Dünyada bugün 160 milyondan fazla çocuk işçi var. Bunların neredeyse yarısı tehlikeli işlerde çalışıyor. Kimisi madenlerde, kimisi savaş alanlarında, kimisi ev kölesi gibi dört duvar arasında. Türkiye’de ise çocuk işçiliği kayıt altına alınmaz, çünkü sistem görünmeyeni görmeyi sevmez. TÜİK verileri susturulmuş raporlarla, sendikaların hazırladığı gölge raporlarla çatışır. Her yıl onlarca çocuk “çalışırken” ölür. Kimisi asansör boşluğunda, kimisi tekstil makinesinde, kimisi inşaat iskelesinde… Üzerlerine çöken sadece çimento değil, unutuluşun ta kendisidir.
Peki, bu çocuklar neden susturulur? Çünkü onların konuşması, düzenin ayıbını ifşa eder. Bir toplumun en savunmasız üyelerini, en ağır sömürüye maruz bıraktığını gösterir. Bir devletin, yurttaşlarının en küçüğüne oyun hakkını bile çok gördüğünü ortaya çıkarır. Bu yüzden o çocukların hikâyeleri, ders kitaplarında geçmez. Hiçbir müfredata yazılmaz. Onlara “geleceğimizsiniz” denir, ama o gelecek şimdiden çalınmıştır.
Eğitim sistemi bu çarpık sessizliği üretmekte en etkin araçtır. Okullar, çocuğun yoksulluğunu gizleyen, çantasına açlık koyup onu başarı yarışına sokan kurumlardır. Müfredatlarda işçi çocuklar yoktur; onların yerine, zenginleşmenin başarı hikâyeleri, girişimciliğin “kendi ayakları üzerinde durma” masalları anlatılır. Çocuk işçiliği değil, “çalışkanlık” kutsanır. Yoksulluk değil, “azimle tırmanmak” yüceltilir. Böylece çocuk, kendi yoksunluğunu kişisel bir eksiklik sanır; sistemin yarattığı adaletsizliği değil, kendi başarısızlığını suçlar. Bu, suskunluğun en derin biçimidir: Kendi acını anlamamana neden olan ideolojik sessizlik.
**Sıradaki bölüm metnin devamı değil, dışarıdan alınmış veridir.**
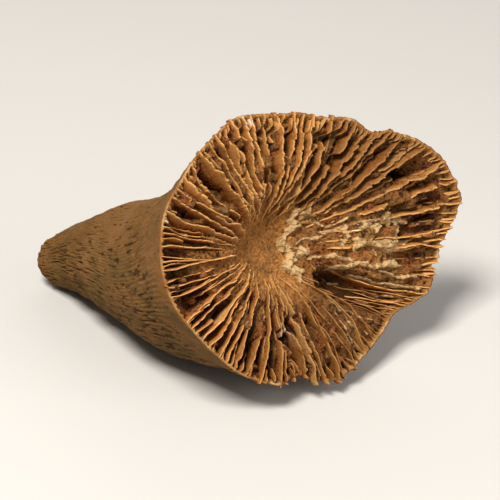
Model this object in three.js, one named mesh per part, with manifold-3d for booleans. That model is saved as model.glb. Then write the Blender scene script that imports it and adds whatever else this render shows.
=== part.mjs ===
// Fossil horn coral: one solitary corallum, lying loose on the belly of its horn.
// Millimetres, +Z up. The origin is under the middle of the coral, on the surface it
// rests on, and +X runs level along the horn, from the blunt tip to the open cup.
//
// The skeleton is one closed solid. It is drawn in the coral's own frame, where the
// edge of the cup lies close to one plane: x across the longer way of the cup, y across
// the shorter way, and z straight out of the cup. It is then laid down on its belly.
import * as THREE from 'three';
import Module from 'manifold-3d';

// Edge of the cup, in order round it: across, up and out. It has two lobes on the wide
// side with a dip between them, and nicks where the ends of the septa broke away.
const RIM_STATIONS = [
  [32.5, 0, -1], [34, 3.5, -0.5], [36.5, 9.5, 0], [34.5, 14.5, 0],
  [31, 18, 0], [25.5, 21, 0], [19, 22.5, 0], [15, 22.2, -1],
  [9, 24.5, 0], [3, 24.5, 0], [-4.5, 25, 0], [-12.5, 24.3, 0],
  [-17.5, 23.5, 0.5], [-21.5, 20.5, 0.5], [-25.5, 16.5, 0], [-28.5, 12, -0.5],
  [-32, 7, 0], [-33, 1, 0], [-32.5, -4.5, 0], [-30, -10, 0],
  [-25.5, -15, 0], [-20, -19.5, 0], [-14, -23, 0.5], [-7, -24.5, 1],
  [-2, -22.9, 0], [2.5, -24.5, 1], [8, -23.5, 1], [13, -19.5, 0],
  [18, -15.5, -1], [21.5, -12, -2], [26, -10, -2], [30, -7, -1],
];

// Stations down the horn: centre across, centre up, height, half width, half depth.
const HORN_STATIONS = [
  [0, 0, 0, 34, 25.5],
  [-3.0, -2.1, -8, 28.4, 21.1],
  [-6.0, -4.0, -16, 23.6, 17.5],
  [-8.8, -4.1, -25, 18.8, 14.9],
  [-12.0, -2.4, -35, 14.3, 11.6],
  [-15.0, -1.6, -45, 10.1, 8.1],
  [-17.6, -1.8, -53, 7.0, 6.1],
  [-19.0, -2.0, -57, 5.0, 4.9],
];

const RIM_HALF_WIDTH = 34; // half width that the edge stations are drawn for
const RIM_HALF_DEPTH = 25.5; // half depth that the edge stations are drawn for
const LOBE_FADE = 0.45; // share of the horn over which the lobes die out
const BELLY_FULLNESS = 0.15; // how much squarer than an ellipse the horn is halfway
const TIP_ROUND = 1.0; // height of the worn cap on the broken tip

const SEPTAL_RIDGES = 40; // ridges that stand for the plates inside the cup
const COLUMNS = SEPTAL_RIDGES * 4; // two columns on each ridge, two in each gap
const WALL_ROWS = 14; // rows from the edge of the cup to the tip
const RIDGE_OVERHANG = 0.45; // how far ridge ends stand proud of the wall
const COSTA_DEPTH = 0.22; // relief of the ribs that run down the wall
const GROWTH_RINGS = [[-20, 0.25], [-36, 0.45], [-43, 0.35]]; // height, swelling
const GROWTH_RING_WIDTH = 2.6;

// Inside of the cup, from the edge to the axial pit: share of the way out from the
// middle of the pit, height on a ridge, height in a gap.
const PIT_CENTRE = [-3.8, 0];
const CUP_ROWS = [
  [0.955, 0.2, -1.4],
  [0.84, 0.1, -4.2],
  [0.68, -0.5, -4.7],
  [0.53, -1.3, -5.3],
  [0.41, -3.6, -6.8],
  [0.29, -7.6, -8.7],
  [0.15, -9.2, -9.4],
];
const PIT_FLOOR = -9.5;
const WALL_THICKNESS = 1.4; // least height of stone left between the cup and the wall
const WALL_STEP = 0.01; // step down the horn when looking for the wall under a point
// The trough between the two lobes of the wide side: from, to, half width, depth.
const TROUGH = { from: [6, -6], to: [25, -11], halfWidth: 4.2, depth: 3.4 };

// How the coral lies: the direction in its own frame that ends up pointing up, the
// direction of the horn, and where its own origin ends up.
const UP = new THREE.Vector3(-0.215, 0.884, 0.416).normalize();
const HORN_AXIS = new THREE.Vector3(19.0, 2.1, 57.0).normalize();
const PLACE = new THREE.Vector3(22.34, -2.77, 25.41);

// Fossil coral skeleton: tan limestone, dull all over.
const corallite = new THREE.MeshStandardMaterial({
  name: 'coral_stone',
  color: 0x9c7442,
  roughness: 0.88,
  metalness: 0,
});

const rimCurve = new THREE.CatmullRomCurve3(
  RIM_STATIONS.map((station) => new THREE.Vector3(...station)),
  true,
  'catmullrom',
  0.5,
);
rimCurve.arcLengthDivisions = 4000;

const axisCurve = new THREE.CatmullRomCurve3(
  HORN_STATIONS.map(([x, y, z]) => new THREE.Vector3(x, y, z)),
  false,
  'catmullrom',
  0.5,
);

const girthCurve = new THREE.CatmullRomCurve3(
  HORN_STATIONS.map(([, , , width, depth]) => new THREE.Vector3(width, depth, 0)),
  false,
  'catmullrom',
  0.5,
);

// Columns alternate in pairs: two on a ridge, two in the gap beside it.
function onRidge(column) {
  return column % 4 < 2;
}

// Swelling of the wall at the growth rings, at a height down the horn.
function ringSwelling(height) {
  return GROWTH_RINGS.reduce((sum, [ringHeight, swelling]) => {
    const offset = (height - ringHeight) / GROWTH_RING_WIDTH;
    return sum + swelling * Math.exp(-offset * offset);
  }, 0);
}

// Point on the outer wall: column round it, s from 0 at the edge to 1 at the tip.
function wallPoint(column, s) {
  const rim = rimCurve.getPointAt(column / COLUMNS);
  const centre = axisCurve.getPoint(s);
  const girth = girthCurve.getPoint(s);
  const roundness = THREE.MathUtils.smoothstep(s, 0, LOBE_FADE);
  const angle = Math.atan2(rim.y, rim.x);
  const fullness = 2 + BELLY_FULLNESS * Math.sin(Math.PI * Math.min(1, s * 1.15));
  const cos = Math.cos(angle);
  const sin = Math.sin(angle);
  const oval = new THREE.Vector2(
    Math.sign(cos) * Math.abs(cos) ** (2 / fullness) * girth.x,
    Math.sign(sin) * Math.abs(sin) ** (2 / fullness) * girth.y,
  );
  const lobed = new THREE.Vector2(
    (rim.x * girth.x) / RIM_HALF_WIDTH,
    (rim.y * girth.y) / RIM_HALF_DEPTH,
  );
  const section = lobed.lerp(oval, roundness);
  const costa = (onRidge(column) ? 1 : -1) * COSTA_DEPTH * (1 - s);
  section.setLength(section.length() + costa + ringSwelling(centre.z));
  return new THREE.Vector3(
    section.x + centre.x,
    section.y + centre.y,
    centre.z + rim.z * (1 - roundness),
  );
}

// How far into the trough a point of the cup lies: 1 on its line, 0 clear of it.
function inTrough(x, y) {
  const from = new THREE.Vector2(...TROUGH.from);
  const along = new THREE.Vector2(...TROUGH.to).sub(from);
  const toPoint = new THREE.Vector2(x, y).sub(from);
  const share = THREE.MathUtils.clamp(toPoint.dot(along) / along.lengthSq(), 0, 1);
  const distance = toPoint.sub(along.multiplyScalar(share)).length();
  return 1 - THREE.MathUtils.smoothstep(distance, 0, TROUGH.halfWidth);
}

// Height of the outer wall under a point of the cup, on the line from the pit to the
// column's rim point, share of the way out.
function wallHeightUnder(rim, column, share) {
  const outward = new THREE.Vector2(rim.x - PIT_CENTRE[0], rim.y - PIT_CENTRE[1]);
  let wall = wallPoint(column, 0);
  for (let s = WALL_STEP; s < 1; s += WALL_STEP) {
    const reach = new THREE.Vector2(wall.x - PIT_CENTRE[0], wall.y - PIT_CENTRE[1]);
    if (reach.dot(outward) <= share * outward.lengthSq()) return wall.z;
    wall = wallPoint(column, s);
  }
  return wall.z;
}

// Point inside the cup, on the row's ridge or in its gap.
function cupPoint(column, [share, ridgeHeight, gapHeight]) {
  const rim = rimCurve.getPointAt(column / COLUMNS);
  const x = PIT_CENTRE[0] + (rim.x - PIT_CENTRE[0]) * share;
  const y = PIT_CENTRE[1] + (rim.y - PIT_CENTRE[1]) * share;
  const height = onRidge(column) ? ridgeHeight : gapHeight;
  const room = THREE.MathUtils.smoothstep(share, 0.15, 0.5);
  const hollowed = height + rim.z * share - TROUGH.depth * room * inTrough(x, y);
  const lowest = wallHeightUnder(rim, column, share) + WALL_THICKNESS;
  return new THREE.Vector3(x, y, Math.max(hollowed, Math.min(lowest, rim.z)));
}

// The edge itself: ridge ends stand proud, and the gaps between them are cut back.
function edgePoint(column) {
  const point = wallPoint(column, 0);
  const inward = new THREE.Vector2(point.x, point.y);
  const overhang = onRidge(column) ? RIDGE_OVERHANG : -RIDGE_OVERHANG;
  inward.setLength(inward.length() + overhang);
  return new THREE.Vector3(inward.x, inward.y, point.z + (onRidge(column) ? 0 : -0.8));
}

// Rows of the closed skin, in order from the middle of the pit to the tip.
function skinRows() {
  const columns = Array.from({ length: COLUMNS }, (_, column) => column);
  const cup = [...CUP_ROWS].reverse().map((row) => columns.map((c) => cupPoint(c, row)));
  const edge = columns.map((column) => edgePoint(column));
  const wall = [];
  for (let row = 1; row <= WALL_ROWS; row += 1) {
    const s = (row / WALL_ROWS) ** 1.15;
    wall.push(columns.map((column) => wallPoint(column, s)));
  }
  return [...cup, edge, ...wall];
}

// Positions and triangles of the whole skin, closed at the pit and at the tip.
function skin() {
  const rows = skinRows();
  const points = rows.flat();
  const pit = points.length;
  points.push(new THREE.Vector3(PIT_CENTRE[0], PIT_CENTRE[1], PIT_FLOOR));
  const tip = points.length;
  const tipCentre = axisCurve.getPoint(1);
  points.push(new THREE.Vector3(tipCentre.x, tipCentre.y, tipCentre.z - TIP_ROUND));
  const triangles = [];
  for (let column = 0; column < COLUMNS; column += 1) {
    const next = (column + 1) % COLUMNS;
    triangles.push(pit, column, next);
    for (let row = 0; row < rows.length - 1; row += 1) {
      const inner = row * COLUMNS;
      const outer = inner + COLUMNS;
      triangles.push(inner + column, outer + column, outer + next);
      triangles.push(inner + column, outer + next, inner + next);
    }
    const last = (rows.length - 1) * COLUMNS;
    triangles.push(last + column, tip, last + next);
  }
  return { points, triangles };
}

// Turn from the coral's own frame to the way it lies.
function layDown(points) {
  const along = HORN_AXIS.clone().addScaledVector(UP, -HORN_AXIS.dot(UP)).normalize();
  const across = UP.clone().cross(along);
  return points.map((point) =>
    new THREE.Vector3(point.dot(along), point.dot(across), point.dot(UP)).add(PLACE),
  );
}

// The belly is worn flat where it touches the surface, which is the plane z = 0.
async function wearFlat({ points, triangles }) {
  const wasm = await Module();
  wasm.setup();
  const mesh = new wasm.Mesh({
    numProp: 3,
    vertProperties: new Float32Array(points.flatMap((point) => point.toArray())),
    triVerts: new Uint32Array(triangles),
  });
  const worn = new wasm.Manifold(mesh).trimByPlane([0, 0, 1], 0).getMesh();
  const geometry = new THREE.BufferGeometry();
  geometry.setAttribute('position', new THREE.BufferAttribute(worn.vertProperties, 3));
  geometry.setIndex(new THREE.BufferAttribute(worn.triVerts, 1));
  geometry.computeVertexNormals();
  return geometry;
}

const { points, triangles } = skin();
const corallum = new THREE.Mesh(
  await wearFlat({ points: layDown(points), triangles }),
  corallite,
);
corallum.name = 'corallum';

const group = new THREE.Group();
group.add(corallum);

export default group;
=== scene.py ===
"""Fossil horn coral, lying loose on a pale studio floor.

The coral is one skeleton.  It is drawn in its own frame, in millimetres, where the
edge of the cup lies close to one plane: x across the longer way of the cup, y across
the shorter way and z straight out of it.  Lie carries every point from there to the
way the coral lies on the floor, in metres.
"""

import logging
import math
from dataclasses import dataclass, field
from enum import Enum
from itertools import product

import bpy
import numpy as np
from mathutils import Matrix, Vector
from numpy.typing import NDArray


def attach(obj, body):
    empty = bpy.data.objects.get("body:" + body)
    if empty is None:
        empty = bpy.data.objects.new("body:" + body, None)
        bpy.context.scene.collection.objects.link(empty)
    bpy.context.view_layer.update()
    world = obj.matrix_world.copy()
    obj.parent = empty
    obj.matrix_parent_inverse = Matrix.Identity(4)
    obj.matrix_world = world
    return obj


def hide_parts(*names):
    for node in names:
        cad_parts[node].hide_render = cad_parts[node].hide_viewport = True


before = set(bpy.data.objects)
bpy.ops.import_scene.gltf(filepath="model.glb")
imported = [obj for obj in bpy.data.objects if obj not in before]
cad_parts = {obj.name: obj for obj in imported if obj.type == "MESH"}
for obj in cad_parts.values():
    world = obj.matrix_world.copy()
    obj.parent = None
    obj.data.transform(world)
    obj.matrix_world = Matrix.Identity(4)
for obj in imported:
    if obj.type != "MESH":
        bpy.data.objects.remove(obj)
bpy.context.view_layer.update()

Array = NDArray[np.float64]
Index = NDArray[np.int64]
Pair = tuple[float, float]
Triple = tuple[float, float, float]
Colour = Triple
Socket = bpy.types.NodeSocket

log = logging.getLogger("horn_coral")

BODY = "root"
NODE = "corallum"
MM = 0.001

SEPTA = 160
PIT_CENTRE = np.array([-1.4, 0.3])
RIM_LENGTH = 190.0  # along the edge of the cup
HORN_HEIGHT = 56.0  # from the edge of the cup to the tip

# The way from the tip to the cup.
HORN_AXIS = np.array([19.0, 2.1, 57.0])
HORN_AXIS /= np.linalg.norm(HORN_AXIS)

# Edge of the cup, in order round it: across, up and out.
RIM_STATIONS = np.array([
    (32.5, 0, -1), (34, 3.5, -0.5), (36.5, 9.5, 0), (34.5, 14.5, 0),
    (31, 18, 0), (25.5, 21, 0), (19, 22.5, 0), (15, 22.2, -1),
    (9, 24.5, 0), (3, 24.5, 0), (-4.5, 25, 0), (-12.5, 24.3, 0),
    (-17.5, 23.5, 0.5), (-21.5, 20.5, 0.5), (-25.5, 16.5, 0), (-28.5, 12, -0.5),
    (-32, 7, 0), (-33, 1, 0), (-32.5, -4.5, 0), (-30, -10, 0),
    (-25.5, -15, 0), (-20, -19.5, 0), (-14, -23, 0.5), (-7, -24.5, 1),
    (-2, -22.9, 0), (2.5, -24.5, 1), (8, -23.5, 1), (13, -19.5, 0),
    (18, -15.5, -1), (21.5, -12, -2), (26, -10, -2), (30, -7, -1),
], dtype=float)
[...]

Ve bu sessizliği sadece çocuk değil, bütün bir toplum paylaşır. Mahalleli bilir o çocuğun işe gittiğini. Öğretmen bilir onun sabah neden uykulu olduğunu. Devlet bilir, patron bilir, gazeteci bilir. Ama susarlar. Çünkü o çocuğun sesi duyulursa, sistemin düzeni sarsılır. Ezber bozulur. Ve kimse ezberini bozmak istemez.
Oysa her kitapta bir kırılma anı vardır. Sessizlik Kitabı’nda da bu kırılma, çocukların sesinin yankılandığı andır. Belki bir annenin isyanında, belki bir öğretmenin susmayı reddedişinde, belki bir fotoğrafta yere düşmüş minik bir cesedin utanç verici gerçeğinde… O an gelir. Ve bu sistemin susturduğu çocuk, bir direnişin simgesine dönüşür.
Bu bölüm, onların adınadır. Toprağın altında kalan, makinelere sıkışan, yok sayılan, çocukluğu gasp edilen, ismini bile bilmediğimiz on binlerce çocuk için yazılmıştır. Bu bir ağıttır ama aynı zamanda bir ifşa. Bir methiye değil ama bir yüzleşme. O çocukların elleriyle yırtamadığı sayfayı, şimdi bizim yırtmamız için…
Çünkü çocukların sesi duyulana kadar, bu kitap tamamlanmış sayılmaz.